Find the line containing "Recreate this object" and copy it exactly, along with every line after it up to and including the line containing "floor_bevel_rise = 1.9". Copy nothing else.
##### DATA ENTRIES
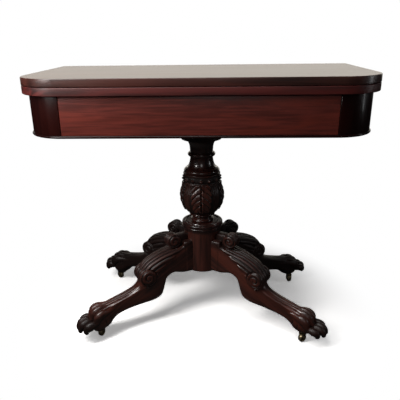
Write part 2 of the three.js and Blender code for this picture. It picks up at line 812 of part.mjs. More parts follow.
// A barrel across the leg with rounded ends, for the curl and the knee's scroll
function barrel(radius, halfLength, reach, level) {
  const profile = [
    [0, -halfLength],
    [radius - curlCrown, -halfLength],
    [radius, -halfLength + curlCrown],
    [radius, halfLength - curlCrown],
    [radius - curlCrown, halfLength],
    [0, halfLength],
  ].map(([r, along]) => new THREE.Vector2(r, along));
  const geometry = new THREE.LatheGeometry(profile, sectionPoints);
  geometry.translate(reachAt(0) + reach, 0, level);
  return solid(geometry);
}

function legShape() {
  const rings = legStationShares.map(legSection);
  const skin = loft(rings, middleOf(rings[0]), middleOf(rings[rings.length - 1]));
  const curl = barrel(curlRadius, curlHalfWidth, curlReach, curlLevel);
  const scroll = barrel(voluteRadius, legHalfWidth + voluteProud, voluteReach, voluteLevel);
  const toes = Array.from({ length: toeCount }, (_, number) => toe(number));
  const body = toes.reduce((sum, one) => sum.add(one), skin.add(curl).add(scroll));

  const faceClear = rod(drumRadius + seatGap, 0, tableHeight, 2 * columnSegments);
  const tongue = raised(tongueOutline(0), levelAt(legUndersideShare), drumUndersideLevel + tongueHeight)
    .intersect(board([0, -drumRadius, 0], [drumRadius + cutOverrun, drumRadius, tableHeight]));
  const atCaster = (shape) => shape.translate([casterReach, 0, 0]);
  const sole = atCaster(rod(soleFlatRadius, 0, casterTop, columnSegments));
  const stemHole = atCaster(rod(stemRadius + seatGap, 0, casterTop + stemLength));
  return body.subtract(faceClear).add(tongue).subtract(sole).subtract(stemHole);
}

// Casters

const crownLevel = 2 * wheelRadius + crownGap;
const socketLevel = crownLevel + crownThickness + seatGap;
const casterTop = socketLevel + socketThickness + seatGap;

function makeCaster(side) {
  const group = new THREE.Group();
  const axleLength = wheelWidth + 2 * (wheelSideGap + cheekThickness);
  const cheekInner = wheelWidth / 2 + wheelSideGap;
  const axlePlace = [casterTrail, 0, wheelRadius];

  const crown = rod(crownRadius, crownLevel, crownLevel + crownThickness, smallSegments);
  const arm = board(
    [0, -cheekInner - cheekThickness, crownLevel],
    [casterTrail + cheekHalfDepth, cheekInner + cheekThickness, crownLevel + crownThickness],
  );
  const cheek = (low, high) => board(
    [casterTrail - cheekHalfDepth, low, wheelRadius],
    [casterTrail + cheekHalfDepth, high, crownLevel + crownThickness],
  ).add(crossRod(cheekHalfDepth, high - low, 'y', [casterTrail, (low + high) / 2, wheelRadius]));
  const stemTop = casterTop + stemLength - seatGap;
  const yoke = crown
    .add(arm)
    .add(cheek(cheekInner, cheekInner + cheekThickness))
    .add(cheek(-cheekInner - cheekThickness, -cheekInner))
    .add(rod(stemRadius, crownLevel, stemTop))
    .subtract(crossRod(axleRadius + seatGap / 2, axleLength + cutOverrun, 'y', axlePlace));
  group.add(piece(`caster_yoke_${side}`, yoke, finishes.brass));

  const axle = crossRod(axleRadius, axleLength, 'y', axlePlace);
  group.add(piece(`caster_axle_${side}`, axle, finishes.brass));

  const tread = wheelWidth / 2;
  const rim = wheelRadius - tread / 3;
  const profile = [
    [0, -tread],
    [rim, -tread],
    [wheelRadius, -tread / 3],
    [wheelRadius, tread / 3],
    [rim, tread],
    [0, tread],
  ].map(([radius, along]) => new THREE.Vector2(radius, along));
  const geometry = new THREE.LatheGeometry(profile, columnSegments);
  geometry.translate(...axlePlace);
  const bore = crossRod(axleRadius + wheelBoreGap, wheelWidth + cutOverrun, 'y', axlePlace);
  group.add(piece(`caster_wheel_${side}`, solid(geometry).subtract(bore), finishes.brass));
  return group;
}

function casterSocket() {
  return rod(socketRadius, socketLevel, socketLevel + socketThickness, roundSegments)
    .subtract(rod(stemRadius + seatGap, socketLevel - cutOverrun, casterTop + cutOverrun));
}

function makeLegs() {
  const group = new THREE.Group();
  const shape = legShape();
  legPlaces.forEach(({ side, angle, heading }) => {
    const legGroup = new THREE.Group();
    legGroup.rotation.z = angle;
    legGroup.add(piece(`leg_${side}`, shape, finishes.carved));
    const socket = piece(`caster_socket_${side}`, casterSocket(), finishes.brass);
    socket.position.x = casterReach;
    legGroup.add(socket);
    const caster = makeCaster(side);
    caster.position.x = casterReach;
    caster.rotation.z = THREE.MathUtils.degToRad(heading) - angle;
    legGroup.add(caster);
    group.add(legGroup);
  });
  return group;
}

const cardTable = new THREE.Group();
cardTable.name = 'card_table';
cardTable.add(makeTop(), makeFrame(), makeColumn(), makeLegs());

export default cardTable;
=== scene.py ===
import json
import logging
import math
from collections.abc import Sequence
from dataclasses import dataclass, field, replace
from enum import Enum

import bpy
import numpy as np
from mathutils import Matrix, Vector

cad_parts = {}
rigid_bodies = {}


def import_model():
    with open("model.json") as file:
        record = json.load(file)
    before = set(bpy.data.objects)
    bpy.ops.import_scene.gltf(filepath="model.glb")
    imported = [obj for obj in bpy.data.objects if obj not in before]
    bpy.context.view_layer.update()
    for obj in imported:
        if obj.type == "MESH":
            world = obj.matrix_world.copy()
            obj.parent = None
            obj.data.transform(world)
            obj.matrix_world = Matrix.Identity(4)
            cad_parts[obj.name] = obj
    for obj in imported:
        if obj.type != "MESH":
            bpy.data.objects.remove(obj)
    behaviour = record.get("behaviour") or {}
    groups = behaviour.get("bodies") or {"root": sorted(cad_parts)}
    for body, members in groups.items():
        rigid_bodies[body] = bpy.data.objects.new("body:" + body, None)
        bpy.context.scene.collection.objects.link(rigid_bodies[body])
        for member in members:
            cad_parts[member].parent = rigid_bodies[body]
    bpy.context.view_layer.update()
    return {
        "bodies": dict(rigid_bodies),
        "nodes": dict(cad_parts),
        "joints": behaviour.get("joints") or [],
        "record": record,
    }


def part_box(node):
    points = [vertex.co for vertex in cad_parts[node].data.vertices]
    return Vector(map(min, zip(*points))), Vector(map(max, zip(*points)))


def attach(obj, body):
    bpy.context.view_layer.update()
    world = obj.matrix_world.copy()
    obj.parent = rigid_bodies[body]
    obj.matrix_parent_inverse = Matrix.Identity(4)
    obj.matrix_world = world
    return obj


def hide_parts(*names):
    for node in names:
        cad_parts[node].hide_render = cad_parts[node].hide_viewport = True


# A swivel-top card table in mahogany: turned and carved column, four paw legs on brass
# casters. Metres, +Z up, the front towards -Y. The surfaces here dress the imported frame.

log = logging.getLogger("card_table")

MM = 0.001
FULL_TURN = 2.0 * math.pi
# Edges sharper than this stay sharp in the light, in degrees; carved ones need more
CREASE = 35.0
CARVED_CREASE = 60.0
LEAF_CORNER_POINTS = 33
# Painted shade that darkens the back legs all over
BACK_LEG_SHADE = 0.7


class Body(Enum):
    """The frame's bodies that more than one piece rides on."""

    BASE = "base"
    TURNING_LEAF = "turning_leaf"
    FOLDING_LEAF = "folding_leaf"


class Slot(Enum):
    """The record's material slots."""

    TOP = "mahogany_top"
    PANEL = "mahogany_panel"
    CORNER = "mahogany_corner"
    CARVED = "mahogany_carved"
    SECONDARY = "secondary_wood"
    BRASS = "brass"
    IRON = "iron"


class Side(Enum):
    """The four legs: name, direction in plan in degrees from +X, and how far it has settled."""

    FRONT_RIGHT = ("front_right", -30.0, 7.0 * MM)
    BACK_RIGHT = ("back_right", 30.0, 7.0 * MM)
    BACK_LEFT = ("back_left", 150.0, -5.0 * MM)
    FRONT_LEFT = ("front_left", 210.0, -5.0 * MM)

    @property
    def label(self) -> str:
        """The side's part of a node's name."""
        return self.value[0]

    @property
    def degrees(self) -> float:
        """The leg's direction."""
        return self.value[1]

    @property
    def settling(self) -> float:
        """How far the old leg's outer half has sunk, or risen where it is negative."""
        return self.value[2]

    @property
    def wax(self) -> float:
        """How much painted shade darkens the leg: the back legs, in the shade of the top, get it
        all over.
        """
        return BACK_LEG_SHADE if self.label.startswith("back") else 0.0


class Hand(Enum):
    """The table's left and right, as the sign of X."""

    LEFT = -1
    RIGHT = 1

    @property
    def label(self) -> str:
        """The hand's part of a node's name."""
        return self.name.lower()


@dataclass(frozen=True)
class NodeBox:
    """The box that a CAD node fills at rest, in metres."""

    low: np.ndarray
    high: np.ndarray

    @classmethod
    def of(cls, node: str) -> "NodeBox":
        """Reads a CAD node's box from the frame."""
        low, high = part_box(node)
        return cls(np.array(low), np.array(high))

    @property
    def middle(self) -> np.ndarray:
        """The box's centre."""
        return (self.low + self.high) / 2

    @property
    def size(self) -> np.ndarray:
        """The box's three lengths."""
        return self.high - self.low


# Surfaces


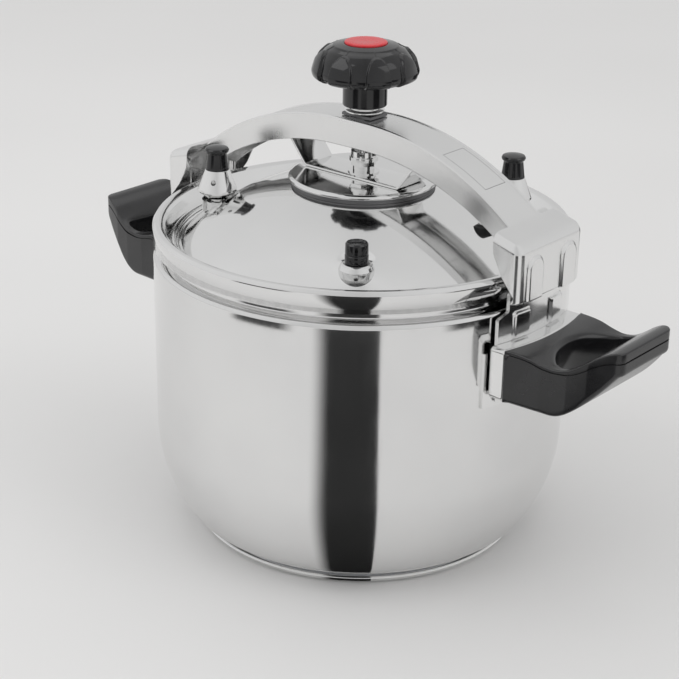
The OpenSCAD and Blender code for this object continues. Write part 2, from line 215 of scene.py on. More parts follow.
def lathe(name, profile, body, mat, centre=(0.0, 0.0), segs=96, replaces=(), closed=False):
    """Surface of revolution of an (r, z) profile; points on the axis become one vertex."""
    verts, rings = [], []
    for r, z in profile:
        if r < 1e-6:
            rings.append([len(verts)])
            verts.append((centre[0], centre[1], z))
        else:
            start = len(verts)
            for k in range(segs):
                a = TAU * k / segs
                verts.append((centre[0] + r * math.cos(a), centre[1] + r * math.sin(a), z))
            rings.append(list(range(start, start + segs)))
    return add_piece(name, verts, ring_faces(rings, closed), body, mat, replaces)


def loop_sweep(name, sections, body, mat, replaces=(), ring=False, caps=True):
    """Skin over a row of equal closed sections; ring joins the last to the first."""
    n = len(sections[0])
    verts = [p for s in sections for p in s]
    faces = []
    count = len(sections)
    for i in range(count if ring else count - 1):
        j = (i + 1) % count
        for k in range(n):
            m = (k + 1) % n
            faces.append((i * n + k, i * n + m, j * n + m, j * n + k))
    if caps and not ring:
        faces.append(tuple(range(n)))
        faces.append(tuple(range((count - 1) * n, count * n)))
    return add_piece(name, verts, faces, body, mat, replaces)


def apply_modifiers(obj):
    deps = bpy.context.evaluated_depsgraph_get()
    mesh = bpy.data.meshes.new_from_object(obj.evaluated_get(deps))
    obj.modifiers.clear()
    obj.data = mesh


def cut_round(obj, start, end, r, segs=32):
    """Cuts a round hole through obj between two points in millimetres."""
    a, b = Vector(start), Vector(end)
    d = (b - a).normalized()
    side = d.orthogonal().normalized()
    up = d.cross(side)
    verts, faces = [], []
    for p in (a, b):
        for k in range(segs):
            t = TAU * k / segs
            verts.append(tuple((p + side * (r * math.cos(t)) + up * (r * math.sin(t))) * MM))
    for k in range(segs):
        m = (k + 1) % segs
        faces.append((k, m, segs + m, segs + k))
    faces.append(tuple(reversed(range(segs))))
    faces.append(tuple(range(segs, 2 * segs)))
    mesh = bpy.data.meshes.new("cutter")
    mesh.from_pydata(verts, [], faces)
    clean_normals(mesh)
    cutter = linked("cutter", mesh)
    mod = obj.modifiers.new("cut", "BOOLEAN")
    mod.operation = "DIFFERENCE"
    mod.solver = "EXACT"
    mod.object = cutter
    apply_modifiers(obj)
    bpy.data.objects.remove(cutter)
    obj.data.shade_smooth()
    obj.data.set_sharp_from_angle(angle=math.radians(35))


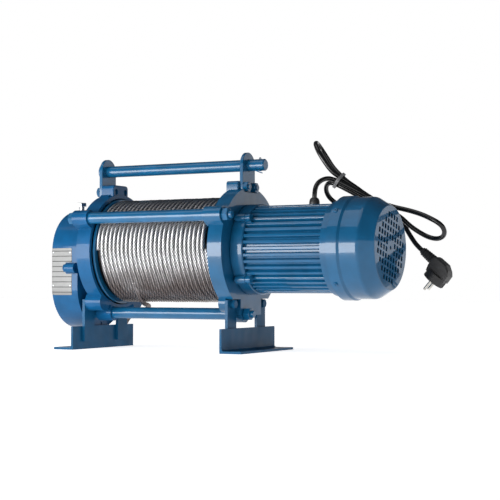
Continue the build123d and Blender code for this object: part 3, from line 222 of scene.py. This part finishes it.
def object_noise(tree, scale, detail=3.0, stretch=(1, 1, 1)):
    """Noise in the piece's own coordinates; scale is in bumps per metre."""
    place = tree.nodes.new("ShaderNodeTexCoord")
    mapping = tree.nodes.new("ShaderNodeMapping")
    mapping.inputs["Scale"].default_value = stretch
    noise = tree.nodes.new("ShaderNodeTexNoise")
    noise.inputs["Scale"].default_value = scale
    noise.inputs["Detail"].default_value = detail
    tree.links.new(place.outputs["Object"], mapping.inputs["Vector"])
    tree.links.new(mapping.outputs["Vector"], noise.inputs["Vector"])
    return noise


COLOR_SPREAD = (0.35, 0.65)                    # noise values at which the two tones are reached


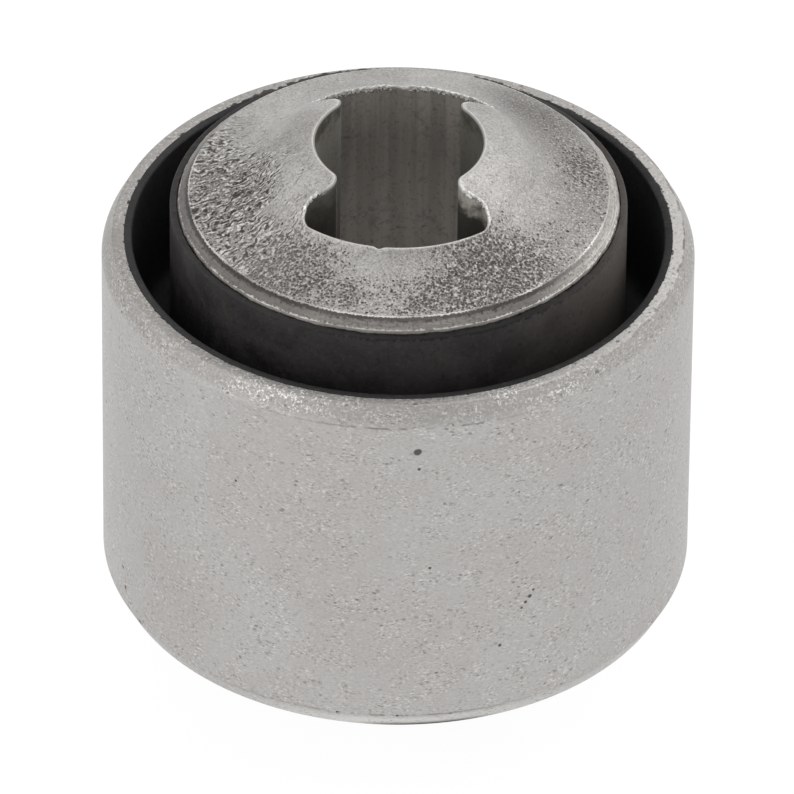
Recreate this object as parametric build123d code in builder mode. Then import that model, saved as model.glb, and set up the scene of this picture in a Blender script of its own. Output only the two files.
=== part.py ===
from build123d import *
import os
from math import cos, radians, sin, tan

# Rubber-metal bush, in millimetres: an extruded aluminium core with formed ends, held by a moulded
# rubber ring inside an aluminium sleeve. The bolt's axis is Z, the origin is the middle of the bush
# and the two hollow lobes of the core's hole lie along Y. Both ends of the bush are alike.

# Outer sleeve
sleeve_diameter = 60.0
sleeve_wall = 2.3
sleeve_length = 40.5
sleeve_chamfer_width = 1.1
sleeve_chamfer_length = 2.1

# Inner core: a rim, a chamfered ring and a dome that ends in a narrow flat seat round the bore
core_diameter = 44.8
core_length = 63.6
dome_height = 7.45
rim_chamfer = 1.2
foot_slope = 15.5
seat_slope = 19.0
seat_width = 0.5
# How far the dome's curve holds its slope at the foot and at the seat, as shares of the dome's width
foot_hold = 0.9
seat_hold = 0.59

# Hole through the core: a bore for the bolt and two lobes with rounded tips
bore_diameter = 17.0
lobe_reach = 5.25
lobe_edge_inset = 2.4
lobe_edge_slope = 14.0
lobe_tip_radius = 1.5
nose_radius = 1.4

# Rubber: a web between the metals, and a skin on each of them beside the end grooves. The groove's
# floor meets its walls in bevels that stand in for the moulded round
web_length = 10.5
sleeve_skin = 0.8
core_skin = 0.7
skin_setback = 0.15
lip_bevel = 0.4
floor_bevel_width = 1.2
floor_bevel_rise = 1.9

# Worked out from the sizes above
sleeve_radius = sleeve_diameter / 2
sleeve_bore_radius = sleeve_radius - sleeve_wall
sleeve_end = sleeve_length / 2
core_radius = core_diameter / 2
core_end = core_length / 2
rim_height = core_end - dome_height
bore_radius = bore_diameter / 2
lobe_radius = bore_radius + lobe_reach
seat_radius = bore_radius + seat_width


def sleeve_section():
    """Half of the sleeve's wall, cut along the axis, with its outer edges chamfered."""
    with BuildSketch(Plane.XZ) as section:
        with BuildLine():
            Polyline(
                (sleeve_bore_radius, 0),
                (sleeve_radius, 0),
                (sleeve_radius, sleeve_end - sleeve_chamfer_length),
                (sleeve_radius - sleeve_chamfer_width, sleeve_end),
                (sleeve_bore_radius, sleeve_end),
                close=True,
            )
        make_face()
        mirror(about=Plane.XZ)
    return section.sketch


def point_at(start, distance, angle):
    """The point at the given distance and angle in degrees from start."""
    return (start[0] + distance * cos(radians(angle)), start[1] + distance * sin(radians(angle)))


def core_section():
    """Half of the solid core, cut along the axis. The dome's outline is an ogee: a hollow flank that
    leaves the chamfered ring at foot_slope and a round shoulder that meets the seat at seat_slope."""
    foot = (core_radius - rim_chamfer, rim_height + rim_chamfer)
    seat_edge = (seat_radius, core_end)
    dome_width = foot[0] - seat_edge[0]
    foot_handle = point_at(foot, foot_hold * dome_width, 180 - foot_slope)
    seat_handle = point_at(seat_edge, seat_hold * dome_width, -seat_slope)
    with BuildSketch(Plane.XZ) as section:
        with BuildLine():
            Polyline((0, core_end), (0, 0), (core_radius, 0), (core_radius, rim_height), foot)
            Bezier(foot, foot_handle, seat_handle, seat_edge)
            Line(seat_edge, (0, core_end))
        make_face()
        mirror(about=Plane.XZ)
    return section.sketch


def rubber_section():
    """Half of the rubber, cut along the axis: the web, and two skins with a groove between them at
    each end."""
    inner = core_radius + core_skin
    outer = sleeve_bore_radius - sleeve_skin
    floor = web_length / 2
    skin_top = rim_height - skin_setback
    with BuildSketch(Plane.XZ) as section:
        with BuildLine():
            Polyline(
                (core_radius, 0),
                (core_radius, skin_top),
                (inner, skin_top),
                (inner, floor + floor_bevel_rise),
                (inner + floor_bevel_width, floor),
                (outer - floor_bevel_width, floor),
                (outer, floor + floor_bevel_rise),
                (outer, sleeve_end - lip_bevel),
                (outer + lip_bevel, sleeve_end),
                (sleeve_bore_radius, sleeve_end),
                (sleeve_bore_radius, 0),
                close=True,
            )
        make_face()
        mirror(about=Plane.XZ)
    return section.sketch


def hole_plan():
    """Outline of the core's hole: the bore, and on each side of it along Y a lobe that lies between
    two sloping inner edges and an arc about the bore's axis."""
    edge_start = bore_radius - lobe_edge_inset
    slope = tan(radians(lobe_edge_slope))
    # Where a sloping inner edge meets the outer arc: x * x + (edge_start + slope * x) ** 2 = radius ** 2
    square = 1 + slope**2
    half_linear = slope * edge_start
    tip_x = ((half_linear**2 + square * (lobe_radius**2 - edge_start**2)) ** 0.5 - half_linear) / square
    tip_y = edge_start + slope * tip_x
    with BuildSketch() as plan:
        Circle(bore_radius)
        for side in (1, -1):
            with BuildLine():
                Polyline((-tip_x, side * tip_y), (0, side * edge_start), (tip_x, side * tip_y))
                ThreePointArc((tip_x, side * tip_y), (0, side * lobe_radius), (-tip_x, side * tip_y))
            make_face()
        fillet(plan.vertices().group_by(SortBy.DISTANCE)[-1], lobe_tip_radius)
        corners = plan.vertices().filter_by(lambda v: abs(v.center().length - bore_radius) < 0.001)
        fillet(corners, nose_radius)
    return plan.sketch


with BuildPart() as outer_sleeve:
    add(sleeve_section())
    revolve(axis=Axis.Z)

with BuildPart() as rubber_body:
    add(rubber_section())
    revolve(axis=Axis.Z)

with BuildPart() as inner_core:
    add(core_section())
    revolve(axis=Axis.Z)
    add(hole_plan())
    extrude(amount=core_end, both=True, mode=Mode.SUBTRACT)

outer_sleeve.part.label = "outer_sleeve"
rubber_body.part.label = "rubber_body"
inner_core.part.label = "inner_core"

os.makedirs("parts", exist_ok=True)
export_step(outer_sleeve.part, "parts/outer_sleeve.step")
export_step(rubber_body.part, "parts/rubber_body.step")
export_step(inner_core.part, "parts/inner_core.step")
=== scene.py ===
from math import atan2, cos, radians, sin, tan

import bpy
import numpy as np
from mathutils import Matrix, Vector


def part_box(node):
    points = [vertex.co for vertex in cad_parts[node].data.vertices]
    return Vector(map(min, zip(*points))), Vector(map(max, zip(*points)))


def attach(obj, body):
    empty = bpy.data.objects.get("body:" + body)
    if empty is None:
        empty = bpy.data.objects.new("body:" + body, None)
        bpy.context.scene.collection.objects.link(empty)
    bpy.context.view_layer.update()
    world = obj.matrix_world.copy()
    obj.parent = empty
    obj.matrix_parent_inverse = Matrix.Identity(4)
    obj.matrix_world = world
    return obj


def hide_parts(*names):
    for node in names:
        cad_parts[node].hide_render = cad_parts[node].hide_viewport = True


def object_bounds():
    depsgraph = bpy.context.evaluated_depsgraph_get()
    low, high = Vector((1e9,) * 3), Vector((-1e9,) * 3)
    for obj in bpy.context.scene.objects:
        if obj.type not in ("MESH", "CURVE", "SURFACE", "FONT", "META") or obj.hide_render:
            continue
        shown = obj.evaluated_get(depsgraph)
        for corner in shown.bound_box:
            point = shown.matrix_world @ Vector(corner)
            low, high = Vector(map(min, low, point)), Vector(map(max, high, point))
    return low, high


# The looks of a rubber-metal bush: a blasted aluminium sleeve, the moulded rubber in it, and an
# extruded aluminium core with formed ends. Lengths are in metres and the bolt's axis is Z. The near
# side of the photograph is -Y.

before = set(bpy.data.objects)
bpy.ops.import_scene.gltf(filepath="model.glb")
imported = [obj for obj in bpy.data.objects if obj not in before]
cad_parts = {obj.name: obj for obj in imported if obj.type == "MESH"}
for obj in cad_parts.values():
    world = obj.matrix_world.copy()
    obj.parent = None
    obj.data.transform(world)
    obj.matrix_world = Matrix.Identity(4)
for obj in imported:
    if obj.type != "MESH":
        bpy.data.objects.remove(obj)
cad_low, cad_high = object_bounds()

mm = 0.001

# Taken from the solids
sleeve_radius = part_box("outer_sleeve")[1].x
sleeve_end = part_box("outer_sleeve")[1].z
sleeve_bore_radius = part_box("rubber_body")[1].x
rubber_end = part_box("rubber_body")[1].z
core_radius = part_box("inner_core")[1].x
core_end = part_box("inner_core")[1].z

# Sleeve
chamfer_width = 1.1 * mm
chamfer_length = 2.1 * mm
sleeve_edge_round = 0.2 * mm
sleeve_bore_round = 0.12 * mm

# Core's ends: rim, chamfered ring, ogee dome and flat seat
dome_height = 7.45 * mm
rim_height = core_end - dome_height
rim_chamfer = 1.2 * mm
rim_round = 0.2 * mm
rim_waver = 0.05 * mm
rim_chip = 0.16 * mm
foot_radius = core_radius - rim_chamfer
foot_slope = radians(15.5)
seat_slope = radians(19.0)
seat_width = 0.5 * mm
foot_hold = 0.9
seat_hold = 0.59
dome_middle_radius = 17.5 * mm

# Core's hole: the bore and two lobes, the painted highlight along its edge, and what wears it
bore_radius = 8.5 * mm
lobe_radius = bore_radius + 5.25 * mm
lobe_edge_start = bore_radius - 2.4 * mm
lobe_edge_slope = radians(14.0)
lobe_tip_radius = 1.5 * mm
nose_radius = 1.4 * mm
hole_edge_round = 0.16 * mm
edge_shine_reach = 0.21 * mm
burr_reach = 0.24 * mm
burr_height = 0.26 * mm
nick_reach = 0.5 * mm
nick_depth = 0.3 * mm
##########
- **RIGHT ANSWER**
Recreate this object as parametric build123d code in builder mode. Then import that model, saved as model.glb, and set up the scene of this picture in a Blender script of its own. Output only the two files.
=== part.py ===
from build123d import *
import os
from math import cos, radians, sin, tan

# Rubber-metal bush, in millimetres: an extruded aluminium core with formed ends, held by a moulded
# rubber ring inside an aluminium sleeve. The bolt's axis is Z, the origin is the middle of the bush
# and the two hollow lobes of the core's hole lie along Y. Both ends of the bush are alike.

# Outer sleeve
sleeve_diameter = 60.0
sleeve_wall = 2.3
sleeve_length = 40.5
sleeve_chamfer_width = 1.1
sleeve_chamfer_length = 2.1

# Inner core: a rim, a chamfered ring and a dome that ends in a narrow flat seat round the bore
core_diameter = 44.8
core_length = 63.6
dome_height = 7.45
rim_chamfer = 1.2
foot_slope = 15.5
seat_slope = 19.0
seat_width = 0.5
# How far the dome's curve holds its slope at the foot and at the seat, as shares of the dome's width
foot_hold = 0.9
seat_hold = 0.59

# Hole through the core: a bore for the bolt and two lobes with rounded tips
bore_diameter = 17.0
lobe_reach = 5.25
lobe_edge_inset = 2.4
lobe_edge_slope = 14.0
lobe_tip_radius = 1.5
nose_radius = 1.4

# Rubber: a web between the metals, and a skin on each of them beside the end grooves. The groove's
# floor meets its walls in bevels that stand in for the moulded round
web_length = 10.5
sleeve_skin = 0.8
core_skin = 0.7
skin_setback = 0.15
lip_bevel = 0.4
floor_bevel_width = 1.2
floor_bevel_rise = 1.9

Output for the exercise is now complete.